Data entries -
○ ○ ○ ○ ○

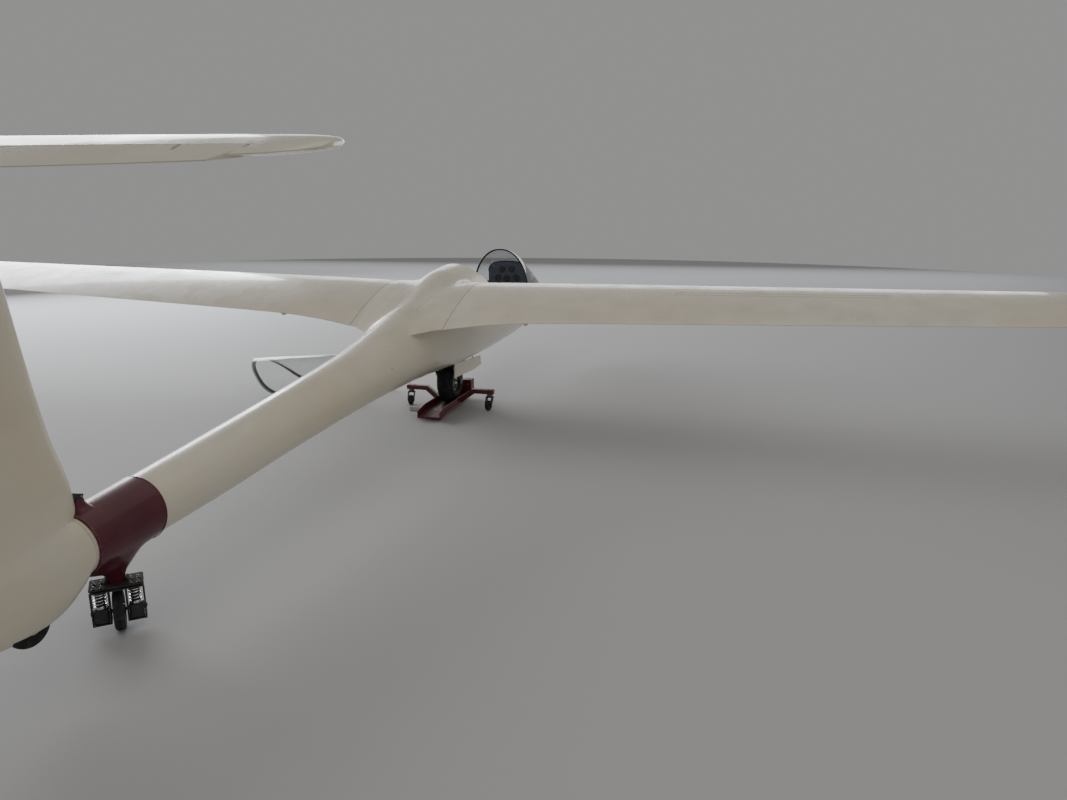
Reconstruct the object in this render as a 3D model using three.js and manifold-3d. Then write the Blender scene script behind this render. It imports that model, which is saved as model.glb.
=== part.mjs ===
import * as THREE from 'three';
import { mergeVertices } from 'three/addons/utils/BufferGeometryUtils.js';
import Module from 'manifold-3d';

// Fifteen metre sailplane glider parked on a main wheel dolly and a tail dolly.
// Millimetres, +Z up, floor at z = 0, nose towards -Y, port wing towards +X.
// A station is the distance forward of the tail dolly's castor, along the fuselage.

const wasm = await Module();
wasm.setup();

// Driving dimensions
const HALF_SPAN = 7500;
const NOSE_STATION = 6140;
const TAIL_STATION = -970;
const TAIL_CASTOR_Y = (NOSE_STATION + TAIL_STATION) / 2;
const GAP = 0.3;                  // between pieces that touch
const RUNNING_GAP = 5;            // between pieces that move
const ROOT_JOINT = 332;           // wing panel meets the fuselage stub, from the centreline

const AFT_END_OF_POD = 1950;      // station where the pod passes into the boom
const AFT_END_OF_BOOM = -172;
const ARCH_STATION = 4890;        // rear edge of the fixed windscreen's arch
const ARCH_WIDTH = 22;
const GLASS = 6;

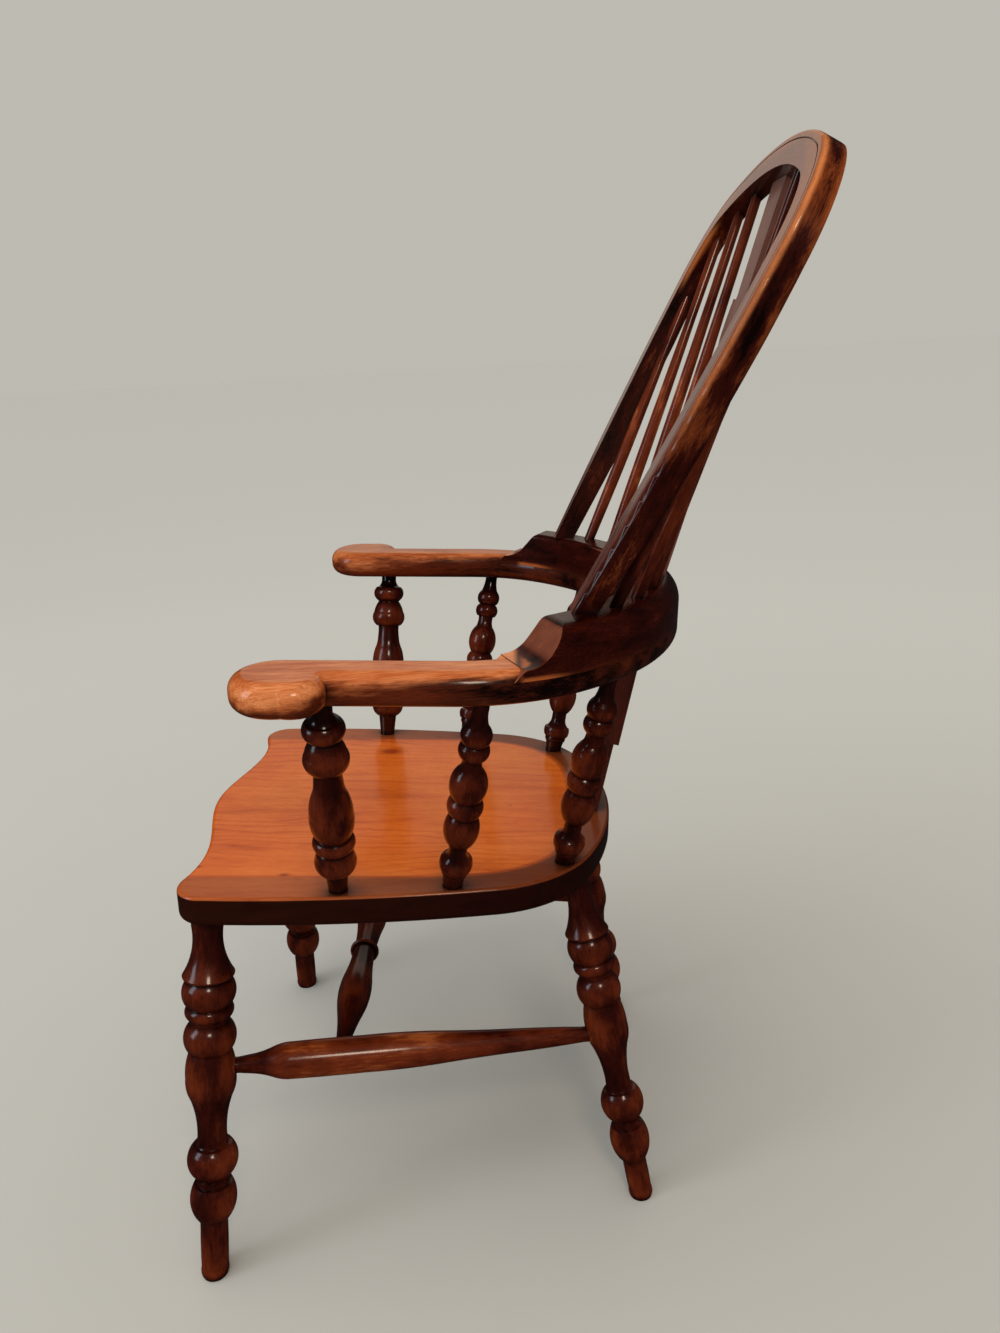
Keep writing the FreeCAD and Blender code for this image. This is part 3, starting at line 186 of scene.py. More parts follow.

○ ○ ○ ○ ○

WHAT IS ASKED - Please repeat the listing exactly, with nothing left out.

RESPONSE -
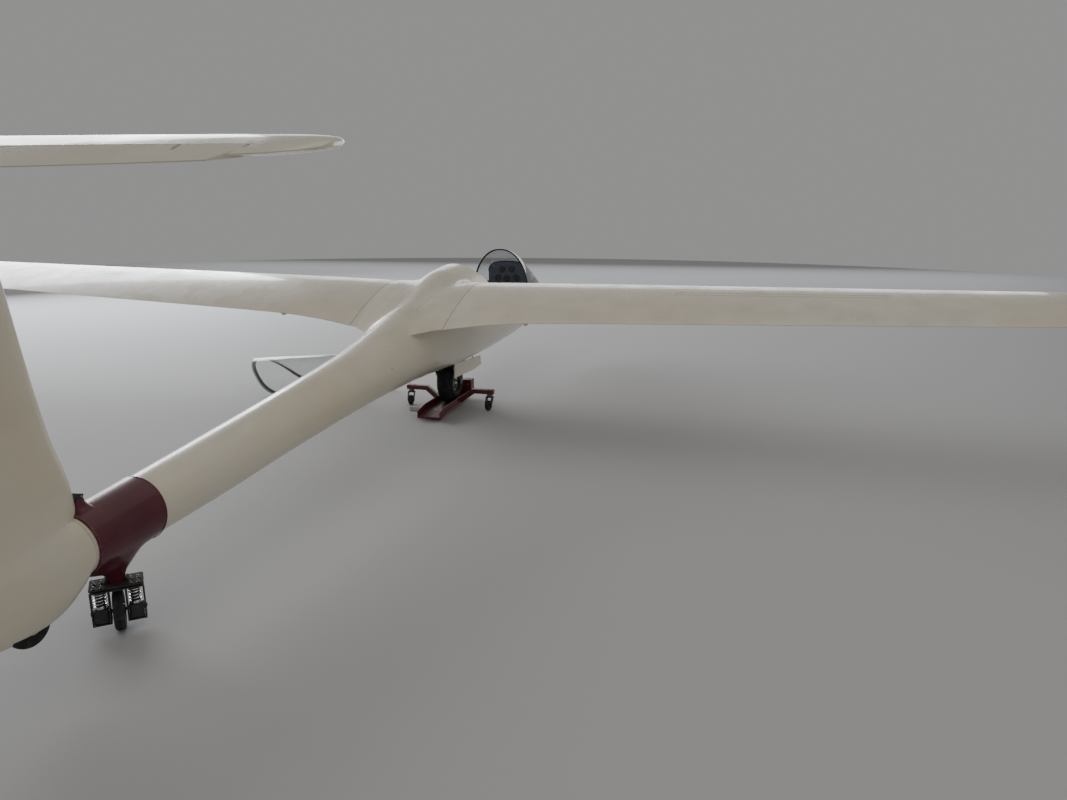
Reconstruct the object in this render as a 3D model using three.js and manifold-3d. Then write the Blender scene script behind this render. It imports that model, which is saved as model.glb.
=== part.mjs ===
import * as THREE from 'three';
import { mergeVertices } from 'three/addons/utils/BufferGeometryUtils.js';
import Module from 'manifold-3d';

// Fifteen metre sailplane glider parked on a main wheel dolly and a tail dolly.
// Millimetres, +Z up, floor at z = 0, nose towards -Y, port wing towards +X.
// A station is the distance forward of the tail dolly's castor, along the fuselage.

const wasm = await Module();
wasm.setup();

// Driving dimensions
const HALF_SPAN = 7500;
const NOSE_STATION = 6140;
const TAIL_STATION = -970;
const TAIL_CASTOR_Y = (NOSE_STATION + TAIL_STATION) / 2;
const GAP = 0.3;                  // between pieces that touch
const RUNNING_GAP = 5;            // between pieces that move
const ROOT_JOINT = 332;           // wing panel meets the fuselage stub, from the centreline

const AFT_END_OF_POD = 1950;      // station where the pod passes into the boom
const AFT_END_OF_BOOM = -172;
const ARCH_STATION = 4890;        // rear edge of the fixed windscreen's arch
const ARCH_WIDTH = 22;
const GLASS = 6;

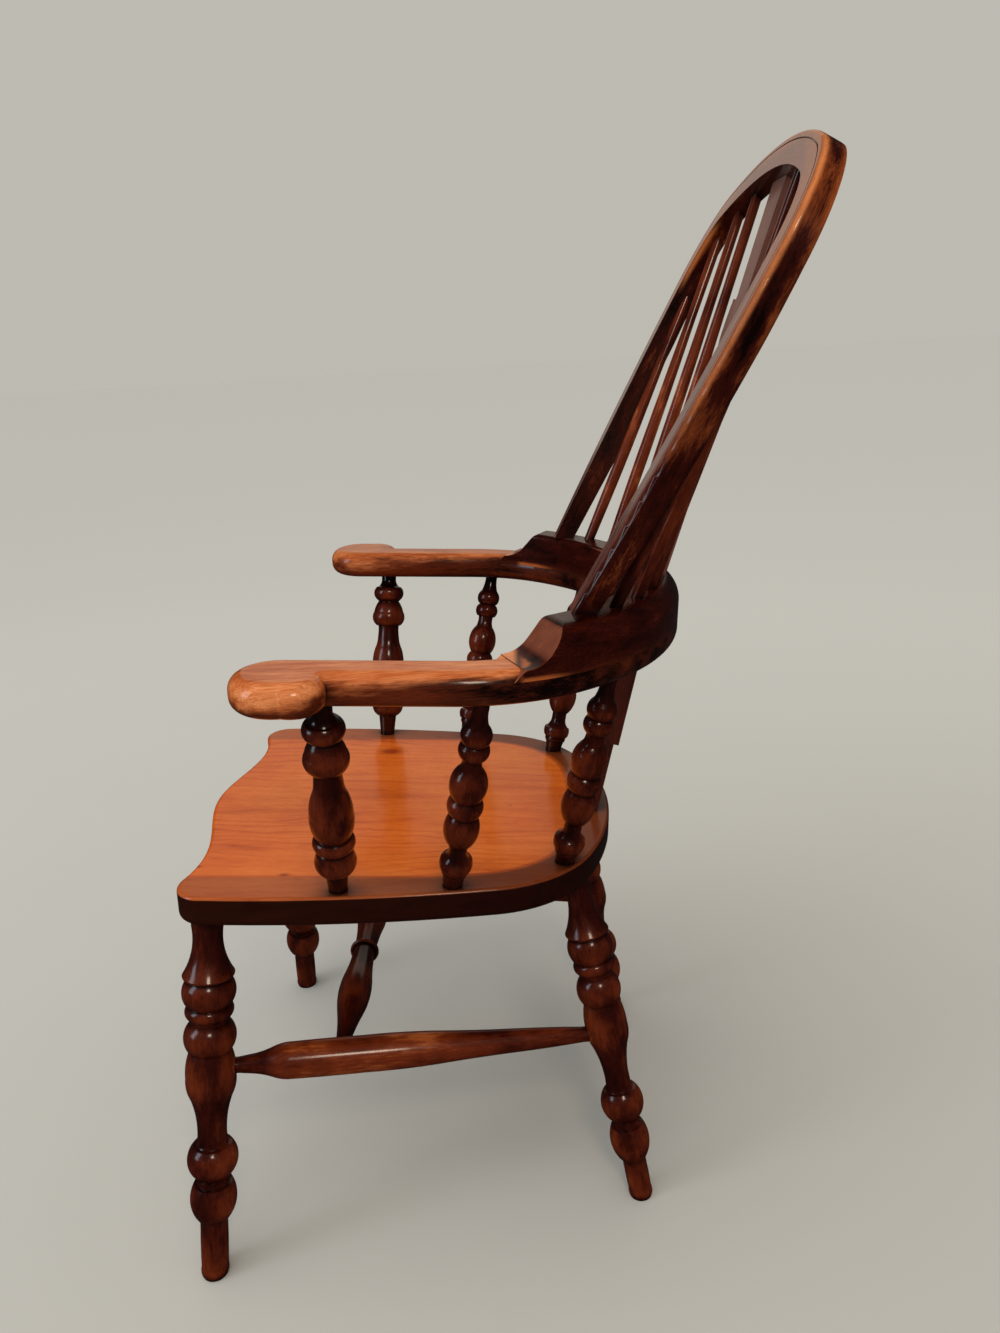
Keep writing the FreeCAD and Blender code for this image. This is part 3, starting at line 186 of scene.py. More parts follow.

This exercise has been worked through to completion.